> _GIVEN EXERCISE_:
Spot each line in the records below where the word "that" occurs, then copy it.

╭─ TASK MATERIAL

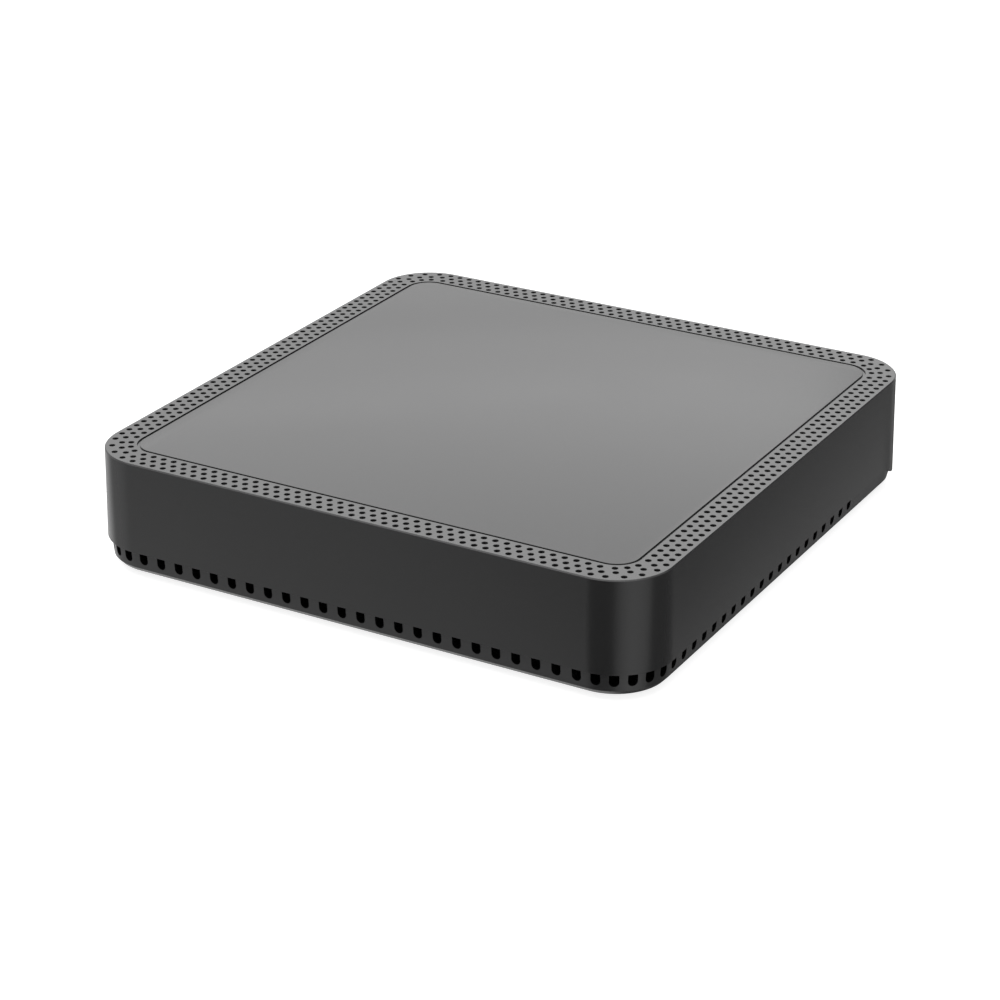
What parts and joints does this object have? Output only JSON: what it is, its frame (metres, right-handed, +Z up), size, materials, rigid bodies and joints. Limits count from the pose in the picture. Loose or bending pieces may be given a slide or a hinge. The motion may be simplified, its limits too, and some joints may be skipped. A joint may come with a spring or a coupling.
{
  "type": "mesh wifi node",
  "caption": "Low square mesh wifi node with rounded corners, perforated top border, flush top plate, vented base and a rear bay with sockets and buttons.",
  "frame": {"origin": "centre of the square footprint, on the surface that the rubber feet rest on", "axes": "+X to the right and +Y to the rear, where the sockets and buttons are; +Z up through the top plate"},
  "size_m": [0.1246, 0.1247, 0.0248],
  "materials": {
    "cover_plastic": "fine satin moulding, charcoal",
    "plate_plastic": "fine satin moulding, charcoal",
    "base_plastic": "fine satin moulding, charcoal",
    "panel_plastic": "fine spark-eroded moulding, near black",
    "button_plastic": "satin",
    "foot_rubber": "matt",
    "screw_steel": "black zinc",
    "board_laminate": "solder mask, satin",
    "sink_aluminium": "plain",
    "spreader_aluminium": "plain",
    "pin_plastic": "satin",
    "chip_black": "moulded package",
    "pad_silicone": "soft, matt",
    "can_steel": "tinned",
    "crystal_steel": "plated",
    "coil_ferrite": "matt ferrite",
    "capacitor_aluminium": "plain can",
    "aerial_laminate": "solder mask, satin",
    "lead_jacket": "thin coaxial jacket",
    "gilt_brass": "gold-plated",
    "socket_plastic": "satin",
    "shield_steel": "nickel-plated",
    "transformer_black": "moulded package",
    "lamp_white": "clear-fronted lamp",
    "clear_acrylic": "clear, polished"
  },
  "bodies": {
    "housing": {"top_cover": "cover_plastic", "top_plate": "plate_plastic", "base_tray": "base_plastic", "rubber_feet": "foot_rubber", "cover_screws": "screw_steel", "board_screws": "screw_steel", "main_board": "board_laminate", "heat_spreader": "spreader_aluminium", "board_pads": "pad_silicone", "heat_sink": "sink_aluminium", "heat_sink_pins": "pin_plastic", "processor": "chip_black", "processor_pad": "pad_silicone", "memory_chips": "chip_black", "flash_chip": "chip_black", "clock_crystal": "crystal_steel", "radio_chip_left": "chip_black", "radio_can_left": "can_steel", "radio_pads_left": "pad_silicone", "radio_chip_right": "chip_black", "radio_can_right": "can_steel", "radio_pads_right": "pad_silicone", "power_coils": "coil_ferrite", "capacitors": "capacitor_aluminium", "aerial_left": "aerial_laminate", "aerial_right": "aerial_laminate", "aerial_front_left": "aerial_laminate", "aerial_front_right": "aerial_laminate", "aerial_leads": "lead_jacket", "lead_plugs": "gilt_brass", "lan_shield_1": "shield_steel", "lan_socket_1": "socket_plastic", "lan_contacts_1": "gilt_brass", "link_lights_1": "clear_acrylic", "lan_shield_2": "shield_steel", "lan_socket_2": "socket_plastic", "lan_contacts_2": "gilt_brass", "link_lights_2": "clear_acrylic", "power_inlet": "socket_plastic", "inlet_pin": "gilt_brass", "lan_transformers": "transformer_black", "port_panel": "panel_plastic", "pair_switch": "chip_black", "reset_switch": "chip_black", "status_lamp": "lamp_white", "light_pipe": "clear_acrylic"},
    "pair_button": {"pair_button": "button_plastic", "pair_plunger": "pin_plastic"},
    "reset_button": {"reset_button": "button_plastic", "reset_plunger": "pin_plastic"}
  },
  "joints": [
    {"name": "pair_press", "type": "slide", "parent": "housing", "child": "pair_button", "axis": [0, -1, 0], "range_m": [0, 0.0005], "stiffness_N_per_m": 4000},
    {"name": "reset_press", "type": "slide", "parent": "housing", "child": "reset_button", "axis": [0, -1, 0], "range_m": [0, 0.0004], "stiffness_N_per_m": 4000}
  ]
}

╰─
╭─ TASK MATERIAL

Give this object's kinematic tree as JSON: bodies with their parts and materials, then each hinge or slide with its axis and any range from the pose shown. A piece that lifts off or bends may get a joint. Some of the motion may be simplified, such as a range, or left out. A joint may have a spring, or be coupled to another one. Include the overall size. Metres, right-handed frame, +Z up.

╰─

> _RESULT FOR THIS EXERCISE_:
  "frame": {"origin": "centre of the square footprint, on the surface that the rubber feet rest on", "axes": "+X to the right and +Y to the rear, where the sockets and buttons are; +Z up through the top plate"},
Give this object's kinematic tree as JSON: bodies with their parts and materials, then each hinge or slide with its axis and any range from the pose shown. A piece that lifts off or bends may get a joint. Some of the motion may be simplified, such as a range, or left out. A joint may have a spring, or be coupled to another one. Include the overall size. Metres, right-handed frame, +Z up.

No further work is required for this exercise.